*WHAT IS ASKED*:
Take the lines from the beginning of the data below through the line holding "return hermite(rows, counts, np.ravel(v)).reshape(np.shape(v))" and return exactly those.

*GIVEN INFORMATION*:
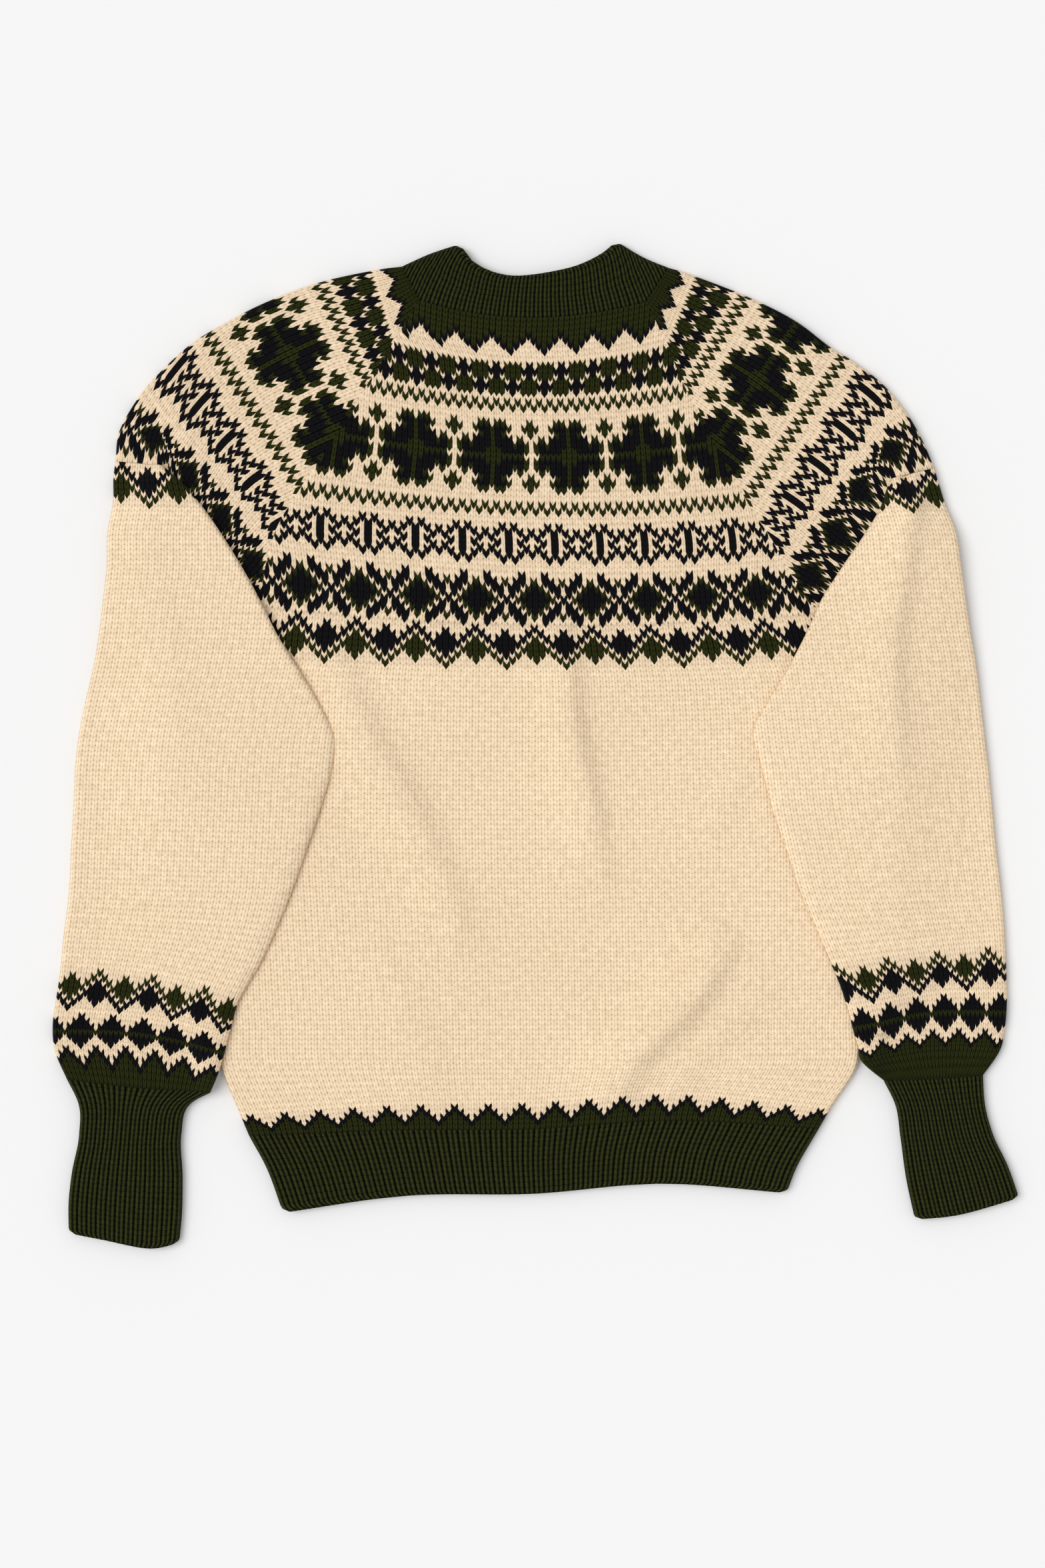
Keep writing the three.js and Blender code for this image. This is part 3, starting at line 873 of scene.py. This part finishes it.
def knit_sleeve(side, name, table, below):
    """A sleeve, its stitches counted from the outer edge. Side: -1 left, 1 right."""
    rows = [row[0] for row in table]
    counts = [row[1] for row in table]
    last = rows[-1]
    edge = constant(0)

    def across(v):
        return hermite(rows, counts, np.ravel(v)).reshape(np.shape(v))

    low, high = (edge, across) if side < 0 else (lambda v: -across(v), edge)
    sleeve = Cloth(name + "_knit")
    sleeve.panel(Panel(
        Plan(rows, [row[2:] for row in table]), low, high, 0, last, sleeve_colours(side),
        offset=0.0, floor=resting(below, side), soft=soft(name), ends=(CREAM, GREEN),
        under_rows=np.concatenate([np.arange(0, 9), np.arange(10, 95, 3), np.arange(97, last + 1)]),
        roll=lambda v: sleeve_roll(side, last, v),
    ), inner_rows=60, inner_columns=20)
    finish_piece(sleeve, PLAIN)


knit_sleeve(-1, "sleeve_left", SLEEVE_LEFT, BELOW_LEFT)
knit_sleeve(1, "sleeve_right", SLEEVE_RIGHT, BELOW_RIGHT)

# Ribs
collar_foot = np.concatenate([
    even([YOKE[0][1], YOKE[0][3]], 12)[:-1],
    even(bowed(*YOKE[0][3:6]), 40),
    even([YOKE[0][5], YOKE[0][7]], 12)[1:],
])


def collar_half(v):
    """Ribs from the collar's middle to its side."""
    return np.interp(v, [0, 4.5, 9], [11.5, 15, 17.5])


def knit_rib(name, table, low, high, floor=on_floor):
    """A ribbed piece. The collar's free edge is its first row, the others' their last."""
    last = table[-1][0]
    collar = name == "collar"
    plan = Plan([row[0] for row in table], [row[1] for row in table], rim=0 if collar else last)
    rib = Cloth(name + "_knit")
    rib.panel(Panel(
        plan, low, high, 0, last, None, offset=0.0, rib=True, relief=1.3, floor=floor,
        seams=(0, SEAM / 2) if collar else (SEAM / 2, 0),
    ), inner_rows=16, inner_columns=12)
    finish_piece(rib, RIBBED)


collar_rows = COLLAR + [(9, collar_foot)]
knit_rib("collar", collar_rows, lambda v: -collar_half(v), collar_half)
knit_rib("hem_rib", HEM, constant(0), constant(52))
knit_rib(
    "cuff_left", CUFF_LEFT, constant(0), constant(12),
    floor=resting(BELOW_LEFT, -1),
)
knit_rib(
    "cuff_right", CUFF_RIGHT, constant(0), constant(12),
    floor=resting(BELOW_RIGHT, 1),
)

# Floor
bpy.ops.mesh.primitive_plane_add(size=60, location=(0, 0, -0.0002))
ground = bpy.context.object
ground.name = "floor"
paper = bpy.data.materials.new("pale_floor")
paper.use_nodes = True
matt = paper.node_tree.nodes["Principled BSDF"]
matt.inputs["Base Color"].default_value = (0.875, 0.875, 0.875, 1)
matt.inputs["Roughness"].default_value = 0.9
ground.data.materials.append(paper)


def soft_sun(name, towards, softness, power):
    data = bpy.data.lights.new(name, "SUN")
    data.angle = softness
    data.energy = power
    light = bpy.data.objects.new(name, data)
    light.rotation_euler = (-Vector(towards)).to_track_quat("-Z", "Y").to_euler()
    bpy.context.scene.collection.objects.link(light)


soft_sun("key", (-1.15, 0.1, 1.7), 0.7, 1.65)
world = bpy.data.worlds.new("studio")
world.use_nodes = True
world.node_tree.nodes["Background"].inputs["Color"].default_value = (1, 1, 1, 1)
world.node_tree.nodes["Background"].inputs["Strength"].default_value = 0.62
bpy.context.scene.world = world
bpy.context.scene.view_settings.view_transform = "Standard"

# Camera, straight down on the photo's middle
HEIGHT = 2.5
PHOTO_HEIGHT = 1.0819  # metres of floor along the photo's longer side
FILM = 36
camera_data = bpy.data.cameras.new("camera")
camera_data.sensor_width = FILM
camera_data.lens = FILM * HEIGHT / PHOTO_HEIGHT
camera_data.clip_end = 50
camera = bpy.data.objects.new("camera", camera_data)
camera.location = (-0.0094, -0.0269, HEIGHT)
bpy.context.scene.collection.objects.link(camera)
bpy.context.scene.camera = camera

*TASK ANSWER*:
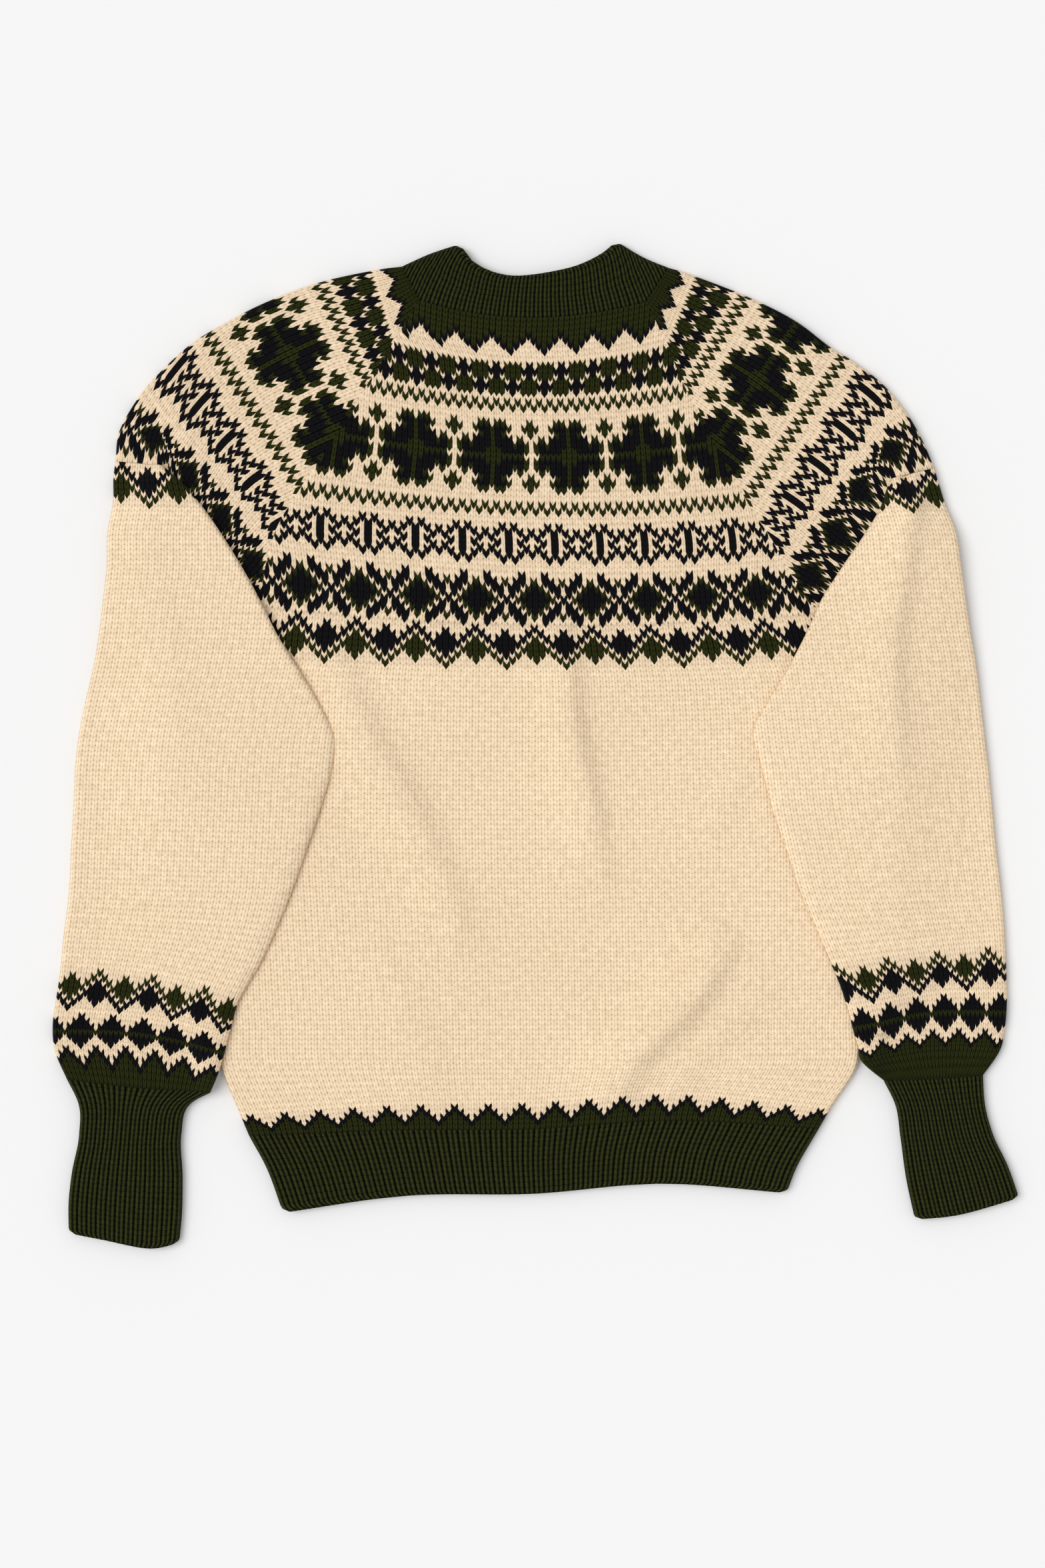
Keep writing the three.js and Blender code for this image. This is part 3, starting at line 873 of scene.py. This part finishes it.
def knit_sleeve(side, name, table, below):
    """A sleeve, its stitches counted from the outer edge. Side: -1 left, 1 right."""
    rows = [row[0] for row in table]
    counts = [row[1] for row in table]
    last = rows[-1]
    edge = constant(0)

    def across(v):
        return hermite(rows, counts, np.ravel(v)).reshape(np.shape(v))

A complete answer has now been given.